Re: pgbench - add pseudo-random permutation function

From: Dean Rasheed <dean(dot)a(dot)rasheed(at)gmail(dot)com>
To: Fabien COELHO <coelho(at)cri(dot)ensmp(dot)fr>
Cc: Alvaro Herrera <alvherre(at)2ndquadrant(dot)com>, Thomas Munro <thomas(dot)munro(at)gmail(dot)com>, David Steele <david(at)pgmasters(dot)net>, Peter Eisentraut <peter(dot)eisentraut(at)2ndquadrant(dot)com>, Tomas Vondra <tomas(dot)vondra(at)2ndquadrant(dot)com>, Hironobu SUZUKI <hironobu(at)interdb(dot)jp>, PostgreSQL Hackers <pgsql-hackers(at)lists(dot)postgresql(dot)org>
Subject: Re: pgbench - add pseudo-random permutation function
Date: 2021-03-31 13:06:13
Message-ID: CAEZATCUMbvg0xOsi1+J1LCV0yz+r8MNESf4sEy++Z9V8GPEO3Q@mail.gmail.com
Views: Raw Message | Whole Thread | Download mbox | Resend email
Thread:
Lists: pgsql-hackers

On Wed, 31 Mar 2021 at 09:02, Fabien COELHO <coelho(at)cri(dot)ensmp(dot)fr> wrote:
>
> >> First, I have a thing against erand48.
> >
> Also, there is a 64 bits seed provided to the function which instantly
> ignores 16 of them, which looks pretty silly to me.
>

Yeah, that was copied from set_random_seed().
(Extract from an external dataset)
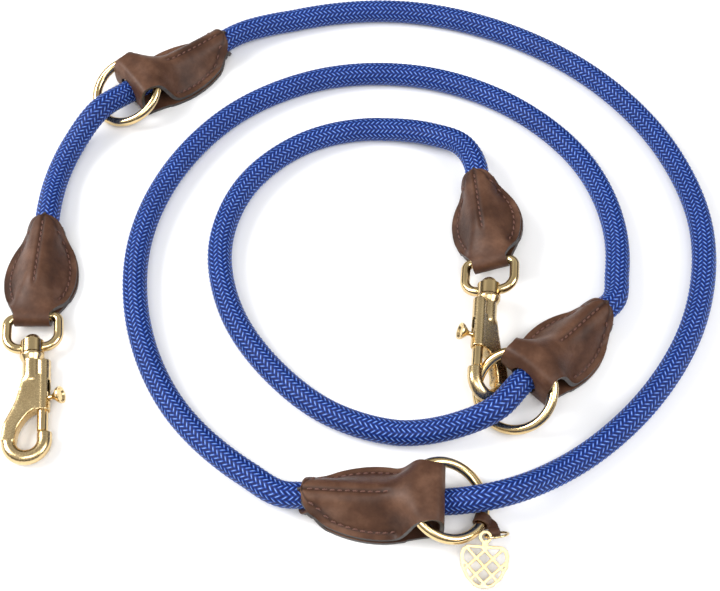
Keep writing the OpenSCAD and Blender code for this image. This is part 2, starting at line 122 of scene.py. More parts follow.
RING_STEPS = (0, 20)
END_STEPS = (19,)
STRETCH_12 = [(-129, 58, 6), (-123, 80, 7), (-110, 101, 12)]
STRETCH_24 = [(-8, 171, 6), (50, 177, 6), (105, 161, 6), (153, 126, 6), (184, 80, 6), (196, 30, 6),
              (187, -22, 6), (158, -70, 6), (118, -104, 7), (82, -121, 14)]
STRETCH_43 = [(-24, -107, 7), (-60, -72, 6), (-80, -26, 6), (-83, 20, 6), (-68, 67, 6), (-36, 106, 6),
              (10, 128, 6), (62, 128, 6), (110, 105, 6), (143, 65, 6), (153, 22, 6), (151, 0, 7)]
STRETCH_35 = [(88, -77.3, 14.2), (67, -85, 10), (43, -86, 6), (14, -77, 6), (-15, -53, 6), (-36, -20, 6),
              (-43, 18, 6), (-31, 56, 6), (0, 84, 6), (38, 92, 6), (64, 86, 9), (78, 77, 12)]
ROUTE = np.array(
    spots(1, END_STEPS) + STRETCH_12 + spots(2, RING_STEPS) + STRETCH_24 + spots(4, RING_STEPS)
    + STRETCH_43 + spots(3, RING_STEPS)[::-1] + STRETCH_35 + spots(5, END_STEPS)[::-1], dtype=float)


def smooth_route(p):
    step = np.linalg.norm(np.diff(p, axis=0), axis=1)
    unit = np.diff(p, axis=0) / step[:, None]
    slopes = [unit[0]]
    for i in range(1, len(p) - 1):
        slopes.append((unit[i - 1] * step[i] + unit[i] * step[i - 1]) / (step[i] + step[i - 1]))
    slopes.append(unit[-1])
    out = []
    for i in range(len(step)):
        for t in np.linspace(0, 1, int(step[i] / 0.5) + 2)[:-1]:
            a, b = slopes[i] * step[i], slopes[i + 1] * step[i]
            out.append(p[i] * (2 * t**3 - 3 * t * t + 1) + a * (t**3 - 2 * t * t + t)
                       + p[i + 1] * (3 * t * t - 2 * t**3) + b * (t**3 - t * t))
    out.append(p[-1])
    out = np.array(out)
    out[:, 2] = np.maximum(out[:, 2], ROPE_R + 0.05)
    return out


LINE = smooth_route(ROUTE)
REACH = np.concatenate([[0], np.cumsum(np.linalg.norm(np.diff(LINE, axis=0), axis=1))])
ROPE_L = float(REACH[-1])


def along(s):
    return np.stack([np.interp(s, REACH, LINE[:, k]) for k in range(3)], axis=-1)


# ---------------------------------------------------------------- helpers
def new_mesh(name, verts, faces):
    me = bpy.data.meshes.new(name)
    me.from_pydata([tuple(v) for v in verts], [], [tuple(f) for f in faces])
    me.polygons.foreach_set("use_smooth", [True] * len(me.polygons))
    me.update()
    ob = bpy.data.objects.new(name, me)
    bpy.context.collection.objects.link(ob)
    return ob


def co_of(me):
    a = np.empty(len(me.vertices) * 3)
    me.vertices.foreach_get("co", a)
    return a.reshape(-1, 3)


def attribute(me, name, values):
    at = me.attributes.new(name, "FLOAT", "POINT")
    at.data.foreach_set("value", np.asarray(values, dtype=float).ravel())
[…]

> At least, I suggest that two 48-bits prng could be initialized with parts
> of the seed and used in different places, eg for r & m.
>

That could work. I'd certainly feel better about that than
implementing a whole new PRNG.

> Also, the seed could be used to adjust the rotation, maybe.
>

Perhaps. I'm not sure it's really necessary though.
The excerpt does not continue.